Hello, I'm Mark Pearson. By many accounts it would seem the economy is floundering. The unemployment rate this week climbed to 6.1 percent, the highest level in 9 years. The Commerce department reports construction spending has slowed to its lowest level in four months. But, the Federal Reserve has decided to leave interest rates at their forty year lows, and has indicated a willingness to roll back rates to help get the economy moving again. It may be needed, companies have resisted new investment in equipment and are not expanding workforces.
Despite the apparently gloomy numbers, the nation's financial community sees things improving. Literally every stock index claimed robust gains this week as investors began to seek entry to the ground floor of what many analysts believe is an economic recovery.
In Rural America the economy is no less optimistic, but in recent days it has been tempered by a couple harsh realties – one seasonal, and the other totally unexpected.
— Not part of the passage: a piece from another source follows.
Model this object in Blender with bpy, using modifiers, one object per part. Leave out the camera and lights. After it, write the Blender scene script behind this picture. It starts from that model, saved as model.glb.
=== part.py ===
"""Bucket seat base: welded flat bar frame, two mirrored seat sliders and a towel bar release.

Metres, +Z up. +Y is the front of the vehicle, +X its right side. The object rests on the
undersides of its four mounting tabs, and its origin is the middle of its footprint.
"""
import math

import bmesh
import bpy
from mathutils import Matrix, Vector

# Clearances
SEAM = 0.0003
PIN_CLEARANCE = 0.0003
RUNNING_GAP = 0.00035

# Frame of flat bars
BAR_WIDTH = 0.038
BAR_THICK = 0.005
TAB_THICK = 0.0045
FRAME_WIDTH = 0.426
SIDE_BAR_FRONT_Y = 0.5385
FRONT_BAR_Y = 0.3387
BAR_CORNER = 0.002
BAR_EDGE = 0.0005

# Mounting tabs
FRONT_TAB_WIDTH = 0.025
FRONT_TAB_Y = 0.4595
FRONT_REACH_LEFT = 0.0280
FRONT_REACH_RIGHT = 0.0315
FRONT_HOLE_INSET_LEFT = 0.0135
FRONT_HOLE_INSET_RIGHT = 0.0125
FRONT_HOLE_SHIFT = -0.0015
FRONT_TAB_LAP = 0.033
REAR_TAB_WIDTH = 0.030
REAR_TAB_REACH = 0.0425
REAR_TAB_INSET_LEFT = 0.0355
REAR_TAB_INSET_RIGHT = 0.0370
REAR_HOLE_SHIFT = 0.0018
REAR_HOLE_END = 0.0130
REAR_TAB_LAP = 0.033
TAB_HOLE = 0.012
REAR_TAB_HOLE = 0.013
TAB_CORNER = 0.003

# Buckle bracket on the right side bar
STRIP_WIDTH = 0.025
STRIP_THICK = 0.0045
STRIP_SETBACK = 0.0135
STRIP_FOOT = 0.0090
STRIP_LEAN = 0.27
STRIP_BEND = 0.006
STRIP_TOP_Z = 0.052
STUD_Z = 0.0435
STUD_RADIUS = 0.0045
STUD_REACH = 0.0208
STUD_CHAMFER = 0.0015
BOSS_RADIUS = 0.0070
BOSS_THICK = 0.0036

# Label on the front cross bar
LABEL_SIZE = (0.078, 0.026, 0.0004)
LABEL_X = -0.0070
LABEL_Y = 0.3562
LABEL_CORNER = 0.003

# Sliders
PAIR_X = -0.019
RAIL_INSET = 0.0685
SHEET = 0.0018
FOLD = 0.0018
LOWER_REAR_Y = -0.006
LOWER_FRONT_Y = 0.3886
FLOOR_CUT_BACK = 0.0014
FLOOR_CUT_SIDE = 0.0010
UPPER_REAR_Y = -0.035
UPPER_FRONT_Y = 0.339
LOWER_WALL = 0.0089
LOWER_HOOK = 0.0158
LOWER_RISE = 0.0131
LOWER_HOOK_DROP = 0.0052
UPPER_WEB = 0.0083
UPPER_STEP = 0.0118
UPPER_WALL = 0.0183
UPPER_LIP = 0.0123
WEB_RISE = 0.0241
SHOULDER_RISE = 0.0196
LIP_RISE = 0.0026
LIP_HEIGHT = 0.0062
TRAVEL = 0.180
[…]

The lone dark spot in the development of the nation's grain crops was literally above the Plaines this week. Summer storms continue to hamper winter wheat harvests in Texas and Oklahoma. Futures markets have not been alarmed by the delays. There is considerably more angst in the cattle futures pits.
Since the May 20 ban on imports of Canadian beef due to the discovery of Mad Cow disease in a single animal, traders have been anxious about what the discovery would do to domestic beef demand, and what lifting the ban would do to markets.
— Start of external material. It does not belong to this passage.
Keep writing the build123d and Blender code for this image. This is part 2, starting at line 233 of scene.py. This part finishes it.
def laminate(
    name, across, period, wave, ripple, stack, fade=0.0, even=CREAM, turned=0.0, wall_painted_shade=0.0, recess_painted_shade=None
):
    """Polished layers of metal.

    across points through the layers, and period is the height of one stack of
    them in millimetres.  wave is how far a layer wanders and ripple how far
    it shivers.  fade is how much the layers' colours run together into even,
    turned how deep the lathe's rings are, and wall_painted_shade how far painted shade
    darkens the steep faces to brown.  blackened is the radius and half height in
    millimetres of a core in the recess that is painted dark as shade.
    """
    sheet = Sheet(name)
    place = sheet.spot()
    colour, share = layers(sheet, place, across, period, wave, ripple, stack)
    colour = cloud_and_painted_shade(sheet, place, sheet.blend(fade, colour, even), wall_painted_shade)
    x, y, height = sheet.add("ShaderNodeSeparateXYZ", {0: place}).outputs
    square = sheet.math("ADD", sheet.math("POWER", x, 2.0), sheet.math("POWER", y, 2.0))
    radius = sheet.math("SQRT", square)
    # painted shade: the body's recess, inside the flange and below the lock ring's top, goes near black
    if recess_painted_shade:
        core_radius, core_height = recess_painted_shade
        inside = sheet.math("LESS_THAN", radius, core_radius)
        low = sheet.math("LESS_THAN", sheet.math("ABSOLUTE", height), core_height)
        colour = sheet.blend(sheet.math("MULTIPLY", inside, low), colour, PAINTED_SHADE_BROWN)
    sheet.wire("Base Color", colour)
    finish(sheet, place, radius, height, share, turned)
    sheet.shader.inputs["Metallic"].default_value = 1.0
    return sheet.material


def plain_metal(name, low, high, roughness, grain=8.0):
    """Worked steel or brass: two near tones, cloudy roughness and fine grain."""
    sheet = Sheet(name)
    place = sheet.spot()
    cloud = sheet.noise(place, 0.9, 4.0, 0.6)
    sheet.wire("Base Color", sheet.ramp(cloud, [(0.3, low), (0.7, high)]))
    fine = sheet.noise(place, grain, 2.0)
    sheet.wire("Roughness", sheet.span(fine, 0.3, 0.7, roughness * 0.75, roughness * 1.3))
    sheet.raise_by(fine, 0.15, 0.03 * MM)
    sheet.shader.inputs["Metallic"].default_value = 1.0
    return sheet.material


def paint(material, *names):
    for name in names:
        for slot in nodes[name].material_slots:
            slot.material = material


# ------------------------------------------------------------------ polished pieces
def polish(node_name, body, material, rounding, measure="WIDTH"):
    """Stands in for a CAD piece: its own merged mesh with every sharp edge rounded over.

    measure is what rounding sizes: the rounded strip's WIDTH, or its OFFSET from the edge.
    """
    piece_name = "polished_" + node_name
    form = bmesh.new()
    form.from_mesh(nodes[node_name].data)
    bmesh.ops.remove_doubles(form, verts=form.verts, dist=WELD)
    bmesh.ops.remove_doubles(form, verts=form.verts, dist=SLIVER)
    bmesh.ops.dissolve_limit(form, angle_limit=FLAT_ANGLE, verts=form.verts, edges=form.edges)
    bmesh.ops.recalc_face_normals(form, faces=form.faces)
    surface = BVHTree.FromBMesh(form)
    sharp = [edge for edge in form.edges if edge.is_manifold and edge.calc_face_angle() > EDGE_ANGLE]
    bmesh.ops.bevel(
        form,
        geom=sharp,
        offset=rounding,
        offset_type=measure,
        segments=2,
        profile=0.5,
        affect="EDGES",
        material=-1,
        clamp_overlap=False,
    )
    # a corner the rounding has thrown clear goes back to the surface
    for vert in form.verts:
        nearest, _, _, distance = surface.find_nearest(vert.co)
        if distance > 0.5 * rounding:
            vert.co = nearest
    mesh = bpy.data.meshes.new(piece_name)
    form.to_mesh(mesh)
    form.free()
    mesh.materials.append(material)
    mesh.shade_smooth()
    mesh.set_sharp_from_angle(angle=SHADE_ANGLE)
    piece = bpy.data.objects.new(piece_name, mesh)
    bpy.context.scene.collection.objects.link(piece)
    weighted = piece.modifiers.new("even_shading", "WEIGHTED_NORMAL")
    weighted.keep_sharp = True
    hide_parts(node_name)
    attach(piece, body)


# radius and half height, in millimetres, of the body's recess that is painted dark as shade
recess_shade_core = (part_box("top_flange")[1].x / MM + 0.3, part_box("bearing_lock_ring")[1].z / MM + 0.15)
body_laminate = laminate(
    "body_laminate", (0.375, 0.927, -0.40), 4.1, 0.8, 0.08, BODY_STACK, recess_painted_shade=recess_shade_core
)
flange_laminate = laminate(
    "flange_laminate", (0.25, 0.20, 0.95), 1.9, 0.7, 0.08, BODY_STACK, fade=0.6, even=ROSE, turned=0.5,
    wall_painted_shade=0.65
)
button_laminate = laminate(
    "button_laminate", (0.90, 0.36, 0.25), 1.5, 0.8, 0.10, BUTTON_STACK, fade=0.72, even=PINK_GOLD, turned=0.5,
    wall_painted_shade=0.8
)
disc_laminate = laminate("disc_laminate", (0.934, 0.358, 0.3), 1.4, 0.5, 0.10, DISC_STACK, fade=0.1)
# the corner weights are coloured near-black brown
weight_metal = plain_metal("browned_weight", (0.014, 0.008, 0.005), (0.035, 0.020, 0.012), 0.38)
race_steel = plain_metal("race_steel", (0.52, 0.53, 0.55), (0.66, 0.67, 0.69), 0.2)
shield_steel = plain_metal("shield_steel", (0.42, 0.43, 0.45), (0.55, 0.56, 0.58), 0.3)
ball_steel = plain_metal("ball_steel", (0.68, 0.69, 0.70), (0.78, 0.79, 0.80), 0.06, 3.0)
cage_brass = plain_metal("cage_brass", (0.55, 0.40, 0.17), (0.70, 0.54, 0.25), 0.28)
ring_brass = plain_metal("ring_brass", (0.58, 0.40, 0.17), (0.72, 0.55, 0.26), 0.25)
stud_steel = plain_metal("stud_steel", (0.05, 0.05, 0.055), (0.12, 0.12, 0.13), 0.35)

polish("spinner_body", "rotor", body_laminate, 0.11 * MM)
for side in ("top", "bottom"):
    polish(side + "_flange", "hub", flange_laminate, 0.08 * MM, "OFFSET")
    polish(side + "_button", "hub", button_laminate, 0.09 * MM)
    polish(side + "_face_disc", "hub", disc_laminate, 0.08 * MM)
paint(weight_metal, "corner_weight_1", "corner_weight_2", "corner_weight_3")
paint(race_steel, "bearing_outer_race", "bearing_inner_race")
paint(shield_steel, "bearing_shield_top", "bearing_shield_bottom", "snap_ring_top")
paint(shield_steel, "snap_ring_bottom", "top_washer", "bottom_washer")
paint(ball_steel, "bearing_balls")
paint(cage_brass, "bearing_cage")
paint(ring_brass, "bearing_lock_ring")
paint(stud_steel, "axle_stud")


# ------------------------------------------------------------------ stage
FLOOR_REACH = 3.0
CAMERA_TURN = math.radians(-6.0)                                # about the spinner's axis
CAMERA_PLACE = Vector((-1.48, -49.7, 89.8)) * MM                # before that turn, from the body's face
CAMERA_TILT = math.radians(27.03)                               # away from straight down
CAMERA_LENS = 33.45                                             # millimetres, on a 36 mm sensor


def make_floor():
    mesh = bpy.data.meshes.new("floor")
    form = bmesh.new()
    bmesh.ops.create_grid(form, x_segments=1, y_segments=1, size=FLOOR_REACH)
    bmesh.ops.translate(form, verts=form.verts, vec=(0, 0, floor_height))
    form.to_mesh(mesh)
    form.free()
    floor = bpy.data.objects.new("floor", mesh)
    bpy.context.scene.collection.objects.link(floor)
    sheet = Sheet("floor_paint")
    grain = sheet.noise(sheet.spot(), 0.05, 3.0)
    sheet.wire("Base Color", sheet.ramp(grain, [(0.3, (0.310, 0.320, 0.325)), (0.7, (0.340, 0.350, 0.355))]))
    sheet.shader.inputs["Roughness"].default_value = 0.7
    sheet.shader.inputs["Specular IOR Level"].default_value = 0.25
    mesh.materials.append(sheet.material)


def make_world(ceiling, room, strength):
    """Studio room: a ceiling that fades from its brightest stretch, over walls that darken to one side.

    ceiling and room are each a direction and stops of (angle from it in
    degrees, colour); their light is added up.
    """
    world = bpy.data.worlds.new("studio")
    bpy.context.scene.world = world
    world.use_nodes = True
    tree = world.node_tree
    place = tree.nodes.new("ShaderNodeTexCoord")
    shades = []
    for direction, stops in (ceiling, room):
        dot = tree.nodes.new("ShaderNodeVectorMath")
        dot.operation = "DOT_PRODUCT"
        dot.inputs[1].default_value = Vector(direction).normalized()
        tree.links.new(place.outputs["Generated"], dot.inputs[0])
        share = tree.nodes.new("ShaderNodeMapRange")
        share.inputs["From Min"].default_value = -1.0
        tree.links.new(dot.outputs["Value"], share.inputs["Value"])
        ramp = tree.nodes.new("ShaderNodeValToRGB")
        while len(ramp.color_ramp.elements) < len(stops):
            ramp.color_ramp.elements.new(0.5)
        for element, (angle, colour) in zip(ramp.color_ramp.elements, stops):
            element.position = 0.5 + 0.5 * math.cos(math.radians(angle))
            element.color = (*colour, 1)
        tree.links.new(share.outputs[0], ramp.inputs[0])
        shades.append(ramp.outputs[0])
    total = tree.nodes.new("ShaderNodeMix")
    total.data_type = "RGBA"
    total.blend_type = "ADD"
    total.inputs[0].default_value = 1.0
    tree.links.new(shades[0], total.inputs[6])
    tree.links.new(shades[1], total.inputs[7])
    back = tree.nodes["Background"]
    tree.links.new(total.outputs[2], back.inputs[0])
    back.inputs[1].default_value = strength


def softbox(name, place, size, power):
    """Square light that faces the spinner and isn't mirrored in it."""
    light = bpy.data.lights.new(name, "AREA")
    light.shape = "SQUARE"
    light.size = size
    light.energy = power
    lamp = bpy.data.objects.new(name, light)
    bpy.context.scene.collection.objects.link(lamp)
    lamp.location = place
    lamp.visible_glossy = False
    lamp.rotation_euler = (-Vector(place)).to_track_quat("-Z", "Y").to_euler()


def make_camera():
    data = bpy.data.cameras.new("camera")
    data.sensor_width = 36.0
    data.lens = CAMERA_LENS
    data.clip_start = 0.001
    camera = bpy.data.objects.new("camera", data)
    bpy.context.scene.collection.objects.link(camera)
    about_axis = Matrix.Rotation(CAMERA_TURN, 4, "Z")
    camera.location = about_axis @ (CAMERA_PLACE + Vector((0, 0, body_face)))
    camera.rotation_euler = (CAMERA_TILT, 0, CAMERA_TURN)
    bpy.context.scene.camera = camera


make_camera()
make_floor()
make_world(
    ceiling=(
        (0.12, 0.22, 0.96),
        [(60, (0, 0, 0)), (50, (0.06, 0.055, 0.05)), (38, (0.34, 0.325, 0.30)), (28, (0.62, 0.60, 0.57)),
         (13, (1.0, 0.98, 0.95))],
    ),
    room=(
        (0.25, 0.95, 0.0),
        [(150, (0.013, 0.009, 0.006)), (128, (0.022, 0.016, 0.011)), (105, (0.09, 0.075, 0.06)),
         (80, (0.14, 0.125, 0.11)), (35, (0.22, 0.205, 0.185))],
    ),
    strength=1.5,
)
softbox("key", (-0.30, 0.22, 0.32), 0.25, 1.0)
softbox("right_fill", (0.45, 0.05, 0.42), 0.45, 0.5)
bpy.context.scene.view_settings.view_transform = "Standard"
Despite the announcement American consumption has not ebbed. Indeed packers are actively buying U.S. beef. Cash cattle prices in the U.S. are at lucrative levels 8 to 10 dollars a hundred weight higher than futures prices.
Traders however are fully aware of the burgeoning supply of beef that is building in Canadian feedlots and they worry that lifting or even easing the ban on imports could decimate U.S. markets.